A couple of other publications on campus have waxed poetically about graduation, saying that it’s time for seniors to leave the comfort and security of college life, and venture out into “the real world.” You’ve now concluded your “academic career” and now it’s time to leave behind your cushy campus life where you were shielded from the responsibilities of adulthood.
Well, hold on just a minute. Doesn’t something sound off about that? Shielded from the real world? These kids have been in the real world for years now. They’ve had three co-ops. They’ve lived off-campus. Many of them have supported themselves financially. Entering “the real world” just means it’s their time to start supporting the student loan bubble.
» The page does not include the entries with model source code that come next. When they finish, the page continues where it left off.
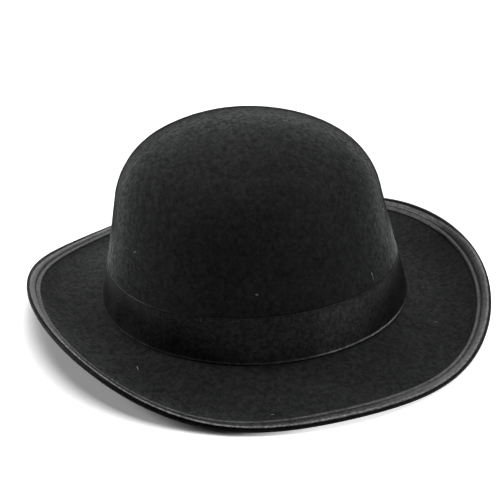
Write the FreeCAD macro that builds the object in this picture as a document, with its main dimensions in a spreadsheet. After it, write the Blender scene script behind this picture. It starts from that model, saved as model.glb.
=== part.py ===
import FreeCAD, Part
import Sketcher
import math
import os

from FreeCAD import Vector

# Bowler hat, millimetres, +Z up, front of the hat towards -Y, wearer's left towards +X.
# Local heights are measured from the break line, where crown and brim meet; every
# sub-part is lifted by the break line's height so that the brim rests on z = 0.

doc = FreeCAD.newDocument("BowlerHat")
sheet = doc.addObject("Spreadsheet::Sheet", "Dimensions")

SIZES = [
    ("break_height", 10.12, "break line above the surface the brim rests on"),
    ("break_half_width", 93.0, "felt outside at the break line, half width"),
    ("break_half_length", 103.5, "felt outside at the break line, half length"),
    ("wall_lean", 12.1, "inward lean of the crown wall, degrees"),
    ("wall_top", 66.8, "height where the straight wall ends"),
    ("shoulder_end", 60.0, "lean of the surface where shoulder becomes top, degrees"),
    ("crown_height", 112.3, "top of the crown above the break line"),
    ("felt_thickness", 2.2, "stiffened fur felt"),
    ("break_fillet", 2.6, "length of the rounded corner at the break line"),
    ("brim_half_width", 136.2, "brim edge, half width"),
    ("brim_half_length", 162.4, "brim edge, half length"),
    ("brim_squareness", -0.010, "fourfold variation of the brim outline"),
    ("brim_skew", -0.005, "one corner pair of the brim reaches further out than the other"),
    ("edge_level", 2.15, "mean height of the brim edge"),
    ("edge_rise", 10.4, "rise of the brim edge at the sides, fall at front and back"),
    ("edge_ripple", 2.6, "fourfold variation of the edge height"),
    ("edge_flutter", -1.0, "sixfold variation of the edge height"),
    ("root_slope_side", -0.05, "brim slope next to the crown, at the sides"),
    ("root_slope_front", -0.22, "brim slope next to the crown, front and back"),
    ("curl_slope_side", 1.05, "brim slope at its edge, at the sides"),
    ("curl_slope_front", 0.02, "brim slope at its edge, front and back"),
    ("binding_width", 7.4, "width of the edge binding on each face of the brim"),
    ("binding_groove", 4.5, "distance of the stitch groove from the felt edge"),
    ("binding_bulk", 0.85, "thickness of the folded ribbon of the binding"),
    ("fit_gap", 0.12, "gap left between neighbouring soft pieces"),
    ("stitch_length", 2.6, "length of one stitch"),
    ("stitch_radius", 0.2, "radius of the sewing thread"),
    ("binding_stitch_count", 240, "stitches around each face of the binding"),
    ("band_bottom", 1.5, "lower edge of the hatband"),
    ("band_top", 25.3, "upper edge of the hatband at the sides"),
    ("band_top_front", 28.0, "upper edge of the hatband at the front and the back"),
    ("band_thickness", 0.6, "hatband ribbon"),
    ("bow_half_length", 29.0, "half length of the flat bow"),
    ("bow_depth", 1.8, "depth of the folded bow"),
    ("bow_turn", 12.0, "turn of the bow from straight left towards the back, degrees"),
    ("wrap_half_width", 6.5, "half width of the ribbon wrapped round the bow"),
    ("wrap_thickness", 0.6, "ribbon wrapped round the bow"),
    ("sweat_bottom", 1.2, "lower edge of the leather sweatband"),
    ("sweat_top", 33.0, "upper edge of the leather sweatband"),
    ("sweat_thickness", 0.9, "sweatband leather"),
    ("sweat_offset", 3.1, "sweatband outside, measured inwards from the felt outside"),
    ("sweat_stitch_count", 150, "stitches along the foot of the sweatband"),
    ("reed_radius", 0.9, "plastic reed in the foot of the sweatband"),
    ("tape_thickness", 0.35, "woven tape wrapped round the reed"),
    ("lining_thickness", 0.35, "satin lining"),
    ("lining_bottom", 12.0, "lower edge of the lining, behind the sweatband"),
    ("lining_offset", 2.45, "lining outside, measured inwards from the felt outside"),
    ("tip_lean", 64.0, "lean of the surface where the lining's tip piece starts, degrees"),
    ("piping_radius", 0.75, "piping cord round the lining's tip piece"),
    ("rear_bow_length", 17.0, "small ribbon bow at the back of the sweatband"),
    ("rear_bow_height", 8.0, "height of the small ribbon bow"),
    ("rear_bow_depth", 1.2, "depth of the small ribbon bow"),
]

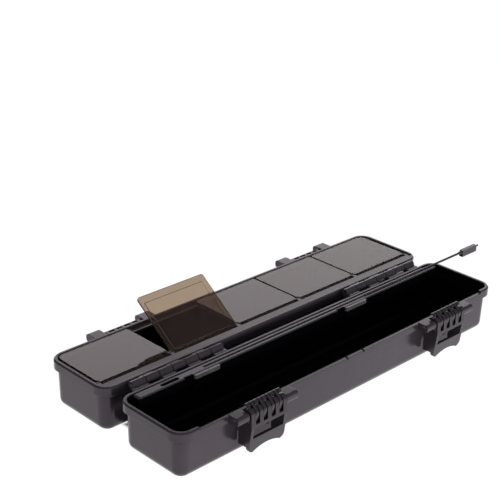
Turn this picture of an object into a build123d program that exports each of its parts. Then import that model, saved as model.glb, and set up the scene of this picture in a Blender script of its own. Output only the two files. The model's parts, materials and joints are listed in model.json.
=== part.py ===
from build123d import *
from math import acos, atan2, cos, degrees, hypot, radians, sin
import os

# Overall sizes in millimetres: X runs along the box, the front is -Y, the underside is Z = 0
boxLength = 250.0
boxWidth = 47.6
halfHeight = 27.6
cornerRadius = 8.5
flangeHeight = 6.5
flangeOverhang = 2.0
flangeChamfer = 1.4
flangeTopChamfer = 0.7
wallDraft = 0.8
bottomEdgeRadius = 4.5

# Walls and the step inside each half
rimWall = 2.0
bodyWall = 2.2
floorThickness = 1.8
stepDepth = 5.5
innerEdgeChamfer = 1.6

# Gaps between pieces
rimGap = 0.2
seatGap = 0.3
runningGap = 0.3
fixedFit = 0.02
runningFit = 0.06

# Hinges behind the rear rim
hingeOffset = 4.6
hingeFromEnd = 44.5
hingeLength = 62.0
knuckleCount = 7
knuckleRadius = 2.1
knuckleGap = 0.5
hingePinRadius = 0.9
hingePinChamfer = 0.225
hingeArmDepth = 4.6

# Lowered part of the front rim and the sunk field on the lid's outside
rimRecessFromEnd = 13.0
rimRecessDepth = 1.3
rimNotchOffset = 6.5
rimNotchWidth = 1.2
rimNotchDepth = 0.9
topPanelEndMargin = 19.0
topPanelSideMargin = 8.8
topPanelDepth = 0.3
topPanelCornerRadius = 4.25

# Latches on the front
latchFromEnd = 52.0
latchWidth = 24.8
earGap = 0.7
earWidth = 7.8
earDepth = 7.3
earHeight = 4.6
keeperEarHeight = 4.6
leverPinOut = 4.8
leverPinDown = 1.7
leverPinRadius = 0.9
linkPinOut = 5.7
linkPinDown = 5.46
linkPinRadius = 0.8
keeperOut = 2.6
keeperUp = 1.6
keeperRadius = 0.65
keeperWebUp = 0.1625
keeperWebHeight = 0.9
keeperWebWidth = 2.0

# Lever of a latch
leverWall = 1.9
leverRibWidth = 2.85
leverRibCount = 5
leverRibPitch = 5.45
leverRibRadius = 3.0
leverBarTop = 6.8
leverBarBottom = 8.8
leverBarThickness = 3.0
leverFront = 8.1
leverLipTop = 15.0
leverBottom = 23.4
leverLipFront = 6.2
leverLipThickness = 1.8
leverCornerRadius = 3.0
leverArchRise = 2.3
leverWallRear = 0.7
leverDeepRear = -1.1
leverDeepTop = 9.2
leverDeepBottom = 20.5

# Link of a latch
linkFingerWidth = 2.1
linkHookRadius = 1.7
linkHookBore = 1.0
linkArmRadius = 2.9
linkBarrelRadius = 1.35
linkBarrelHalfLength = 10.1
linkHookBarInset = 0.6
leverPinClearance = 0.35
pinPathTurn = 30.0
pinPathTurns = 3

# Compartment insert in the lid
pocketCount = 5
flapRowEndGap = 1.5
dividerWidth = 1.2
insertWall = 1.1
insertFloor = 1.0
ledgeTop = 26.9
ledgeWidth = 8.0
ledgeBevel = 1.0
pocketCornerRadius = 2.0
bossWidth = 2.4
bossRadius = 1.3

# Flaps over the compartments
flapThickness = 1.2
flapTop = 27.2
flapFreeEdge = 2.3
flapCornerRadius = 1.6
flapEndCornerRadius = 4.5
flapBarrelRadius = 1.1
flapStubRadius = 0.7
flapStubLength = 1.0
flapAxisIn = 9.4
flapPadInset = 3.0
flapPadEnd = 4.0
flapPadDepth = 0.7
ajarFlap = 2
ajarAngle = 36.0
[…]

We don’t think the Class of 2016 was coddled at Drexel. Class of 2016 still remembers a time before Chestnut Square and The Summit. Class of 2016 remembers being crammed three-to-a-room in inhumane conditions in Towers Hall, which meant severe restrictions on guests because otherwise it violated the building’s occupancy permit. Class of 2016 saw the University in transition, with the demolition of Matheson Hall and the beloved fountain, and Gerri S. LeBow Hall’s erection. Or the demolition of the much-maligned Hess Labs, and its non-replacement. Class of 2016 was not subject to sophomore housing requirements, and lived freely in ratty rowhouses and dilapidated, subdivided mansions. They fought with slumlords to get leaks fixed, heating systems turned on and plumbing repaired. They sipped cheap beer on front porches at 32nd and Haverford on warm summer nights, providing color commentary on the parallel parking jobs of folks attending the house show across the street.
Our younger students may never know these experiences – they have lived in on-campus buildings marketed as luxury apartments. They have fitness centers, floor-to-ceiling windows, climate control, hardwood floors. They have guards, and countless secure entry systems. They have responsive maintenance staff. Life off-campus has become identical to life on-campus – and while it is good for the surrounding neighborhoods, what will it cost our students in terms of life experience?
Our University does a better job than most at preparing students for “the real world” by putting them in “the real world” well before they’re out of college. Our strongest method of doing this is the co-op program, and our rapid-fire ten-week terms. Some of our intangibles, however, are gone from us. Our students are becoming more and more “students of Drexel University” and less “residents of West Philadelphia.” Does this make students less a part of “the real world?” Only time will tell.
But for now, Class of 2016, you’ve done it. You’ve graduated. You have nothing to fear from “the real world” – it’s the same meaningless platitude it’s always been.